What follows is a listing; give it again exactly, in its entirety.

▶ _Supplied information_:
▬▬▬▬▬▬

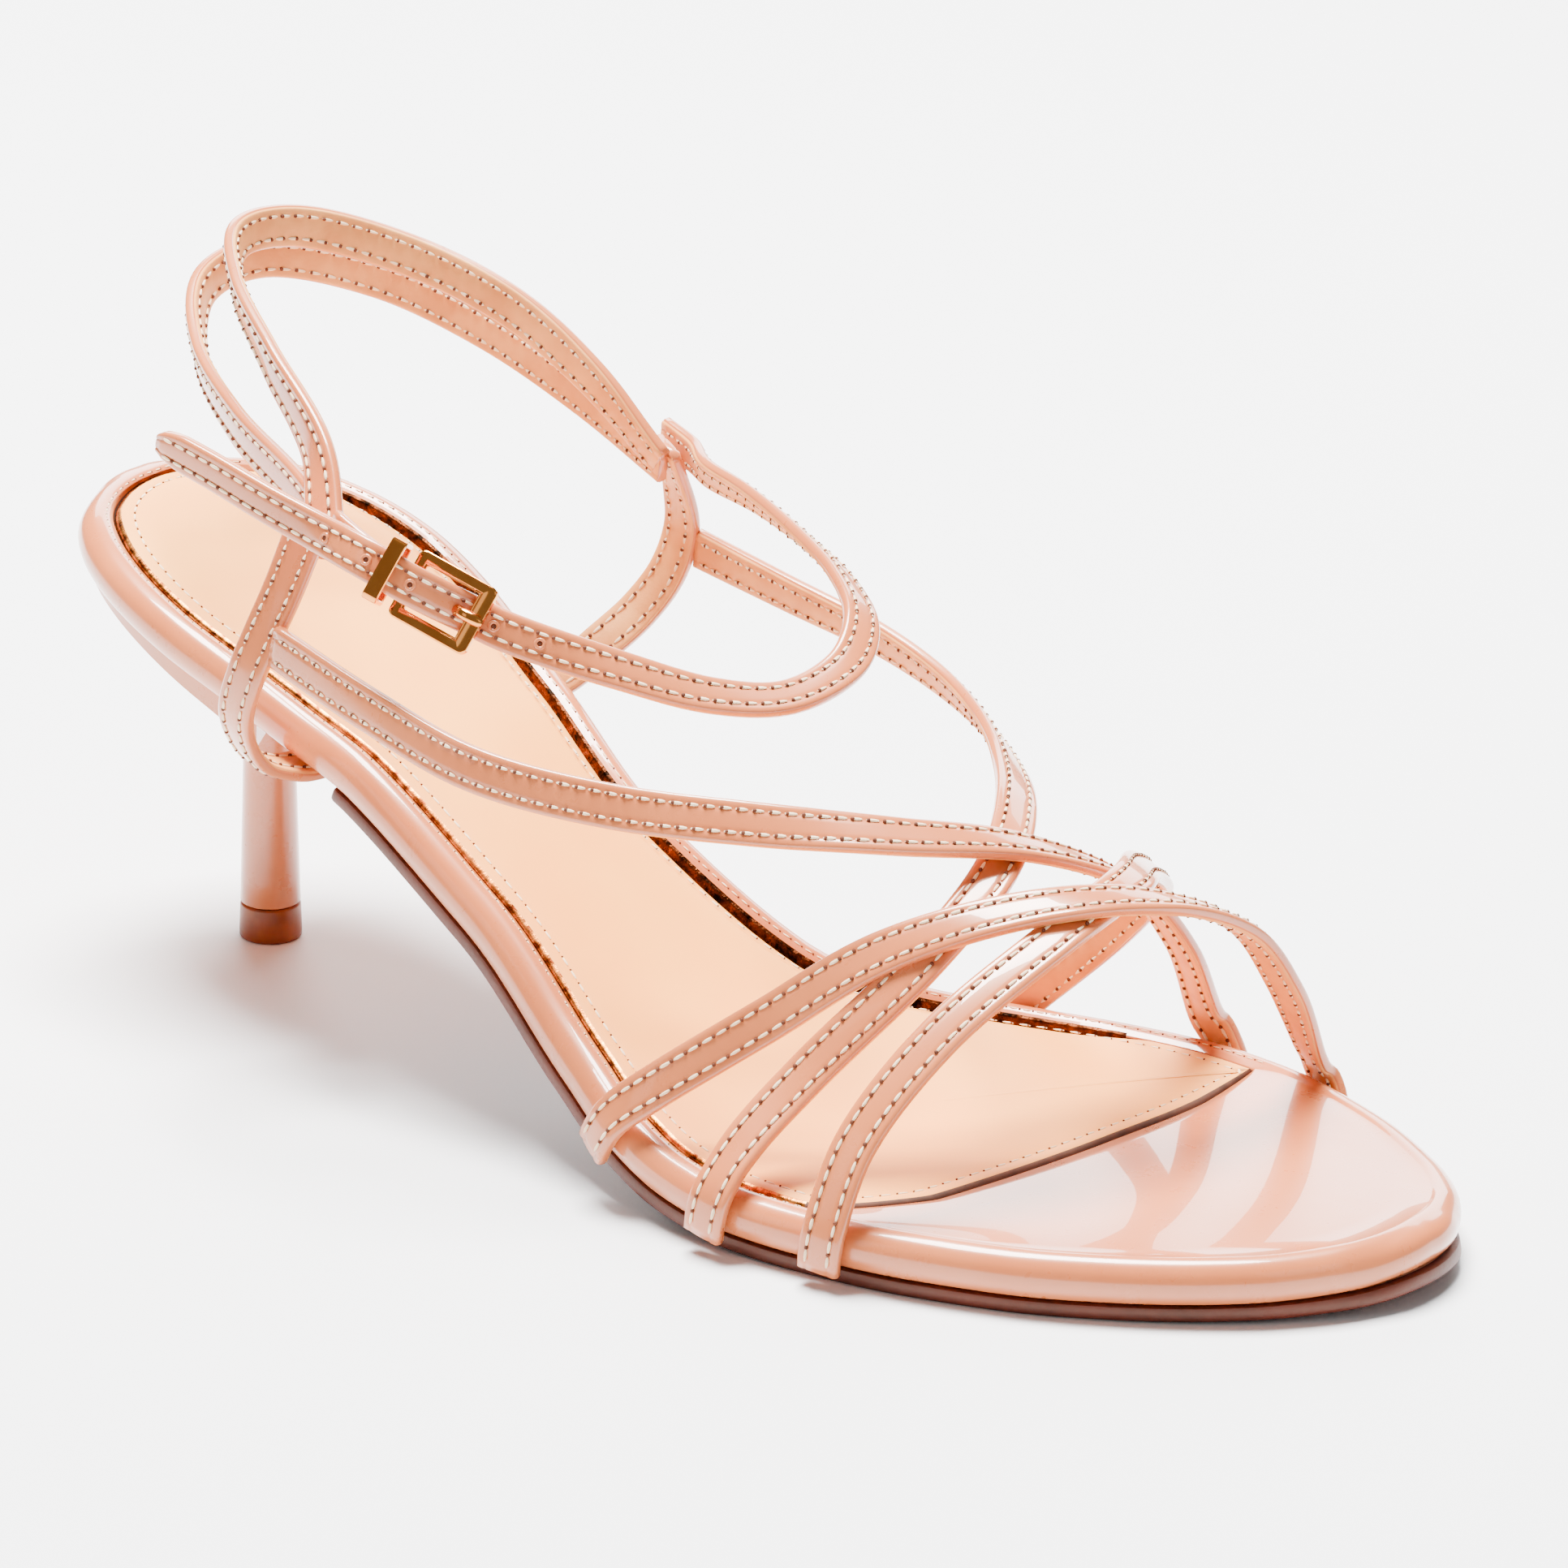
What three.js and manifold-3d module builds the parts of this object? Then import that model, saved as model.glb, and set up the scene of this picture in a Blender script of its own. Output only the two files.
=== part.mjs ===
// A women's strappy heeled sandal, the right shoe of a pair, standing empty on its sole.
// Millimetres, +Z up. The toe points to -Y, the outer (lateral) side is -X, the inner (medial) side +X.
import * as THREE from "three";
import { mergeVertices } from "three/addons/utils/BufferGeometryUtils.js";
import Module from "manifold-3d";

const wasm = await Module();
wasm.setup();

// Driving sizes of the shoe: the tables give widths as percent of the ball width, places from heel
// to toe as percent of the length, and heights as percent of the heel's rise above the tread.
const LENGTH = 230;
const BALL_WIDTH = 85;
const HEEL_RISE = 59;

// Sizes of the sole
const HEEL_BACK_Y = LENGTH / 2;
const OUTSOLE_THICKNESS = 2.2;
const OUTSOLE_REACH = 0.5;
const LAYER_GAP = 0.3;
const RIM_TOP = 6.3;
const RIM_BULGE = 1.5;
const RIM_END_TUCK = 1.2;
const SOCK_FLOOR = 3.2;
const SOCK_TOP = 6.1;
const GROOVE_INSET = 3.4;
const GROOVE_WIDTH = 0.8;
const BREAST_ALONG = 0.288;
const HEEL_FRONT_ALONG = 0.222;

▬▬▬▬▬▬

▶ _Response_:
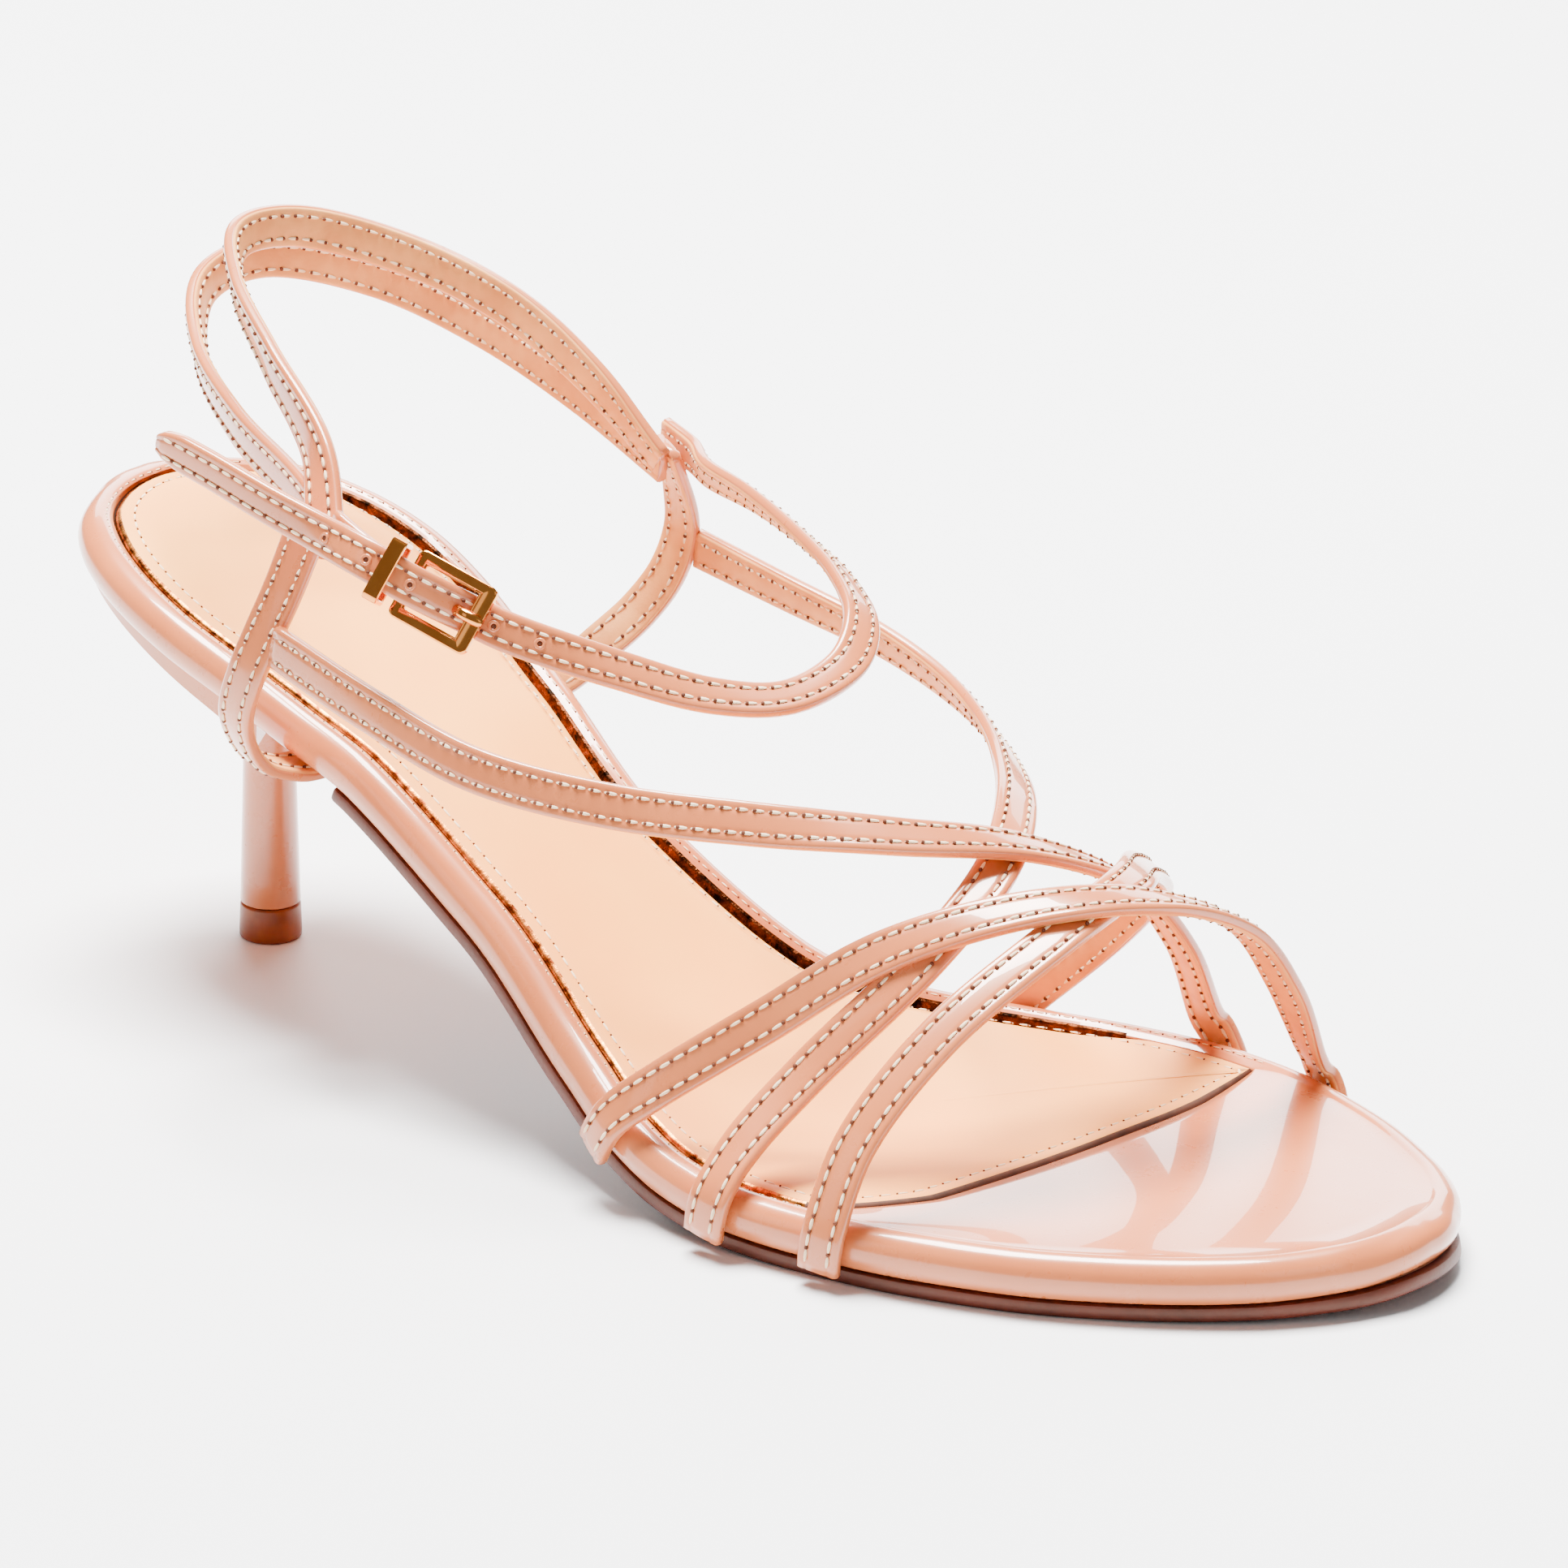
What three.js and manifold-3d module builds the parts of this object? Then import that model, saved as model.glb, and set up the scene of this picture in a Blender script of its own. Output only the two files.
=== part.mjs ===
// A women's strappy heeled sandal, the right shoe of a pair, standing empty on its sole.
// Millimetres, +Z up. The toe points to -Y, the outer (lateral) side is -X, the inner (medial) side +X.
import * as THREE from "three";
import { mergeVertices } from "three/addons/utils/BufferGeometryUtils.js";
import Module from "manifold-3d";

const wasm = await Module();
wasm.setup();

// Driving sizes of the shoe: the tables give widths as percent of the ball width, places from heel
// to toe as percent of the length, and heights as percent of the heel's rise above the tread.
const LENGTH = 230;
const BALL_WIDTH = 85;
const HEEL_RISE = 59;

// Sizes of the sole
const HEEL_BACK_Y = LENGTH / 2;
const OUTSOLE_THICKNESS = 2.2;
const OUTSOLE_REACH = 0.5;
const LAYER_GAP = 0.3;
const RIM_TOP = 6.3;
const RIM_BULGE = 1.5;
const RIM_END_TUCK = 1.2;
const SOCK_FLOOR = 3.2;
const SOCK_TOP = 6.1;
const GROOVE_INSET = 3.4;
const GROOVE_WIDTH = 0.8;
const BREAST_ALONG = 0.288;
const HEEL_FRONT_ALONG = 0.222;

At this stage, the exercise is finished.